Preu began the Spokane Symphony’s New Year’s Eve tradition of performing Beethoven 9 in 2008, inspired by performances he attended growing up in East Germany.

“This was something that was on every New Year’s Eve – I mean that was just law,” he said.

So when the question arose of establishing a New Year’s Even tradition for the symphony, Preu knew just what to do.

“And it caught on right away,” he said.

Despite the number of times Preu has conducted Beethoven’s symphony, coming back to it every year continues to inspire him.

“Every single year when I come back to this, I realize how hard it actually is and how phenomenal it is,” he said.

“This is one of the very few pieces that never, ever gets old no matter how often you do it. Every time, every single time, I open the score, I’m in awe.”

It’s not the monumentality of it, he explained. The length of the work is a challenge itself – clocking in at just over an hour – but the complexity is also on another level.

“The way he writes is very different – he went a very interesting way – inserting doublings and counterpoints that are really odd … it has so many layers in the score,” he said.

“The way it’s written, it’s much less obvious than his earlier works. And so I think he was really searching beyond the grandeur and the big gestures; he was searching for something else, as well … a new way of writing a symphony.”

Lowe agreed.

“It’s not so much a few corners that are harder than others – it’s just all one big corner,” Lowe said. “But still, it’s obviously a masterpiece, and it’s hugely fun to do. It’s that same thrill you get if you do an extreme sport.

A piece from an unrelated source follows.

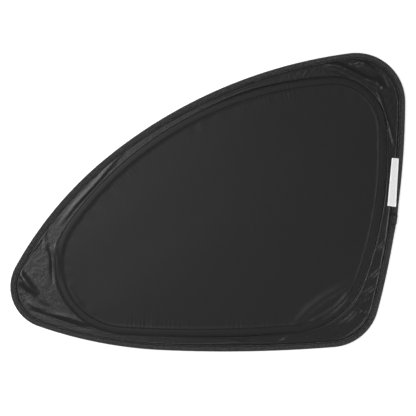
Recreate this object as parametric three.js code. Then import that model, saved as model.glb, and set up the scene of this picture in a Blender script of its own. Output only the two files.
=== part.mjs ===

“You know, it’s a little bit like bungee jumping or snowboarding where in the background, there’s this kind of slightly terrifying thing, which, in the end, is extraordinarily satisfying when it works.”

The concert will feature the Spokane Symphony Chorale, baritone Derrick Parker, tenor Christopher Pfund, soprano Amy Porter and mezzo-soprano Patti Blankenship-Mortier.

Preu returns in January for the symphony’s Masterworks 4 concert.

“This is an extra bonus for me … it’s something that’s very dear to my heart as a tradition, but also as a piece that has a very personal meaning to me,” he said. “Before I didn’t know what I was going to do on New Year’s Eve – now I do, and it couldn’t be any better.”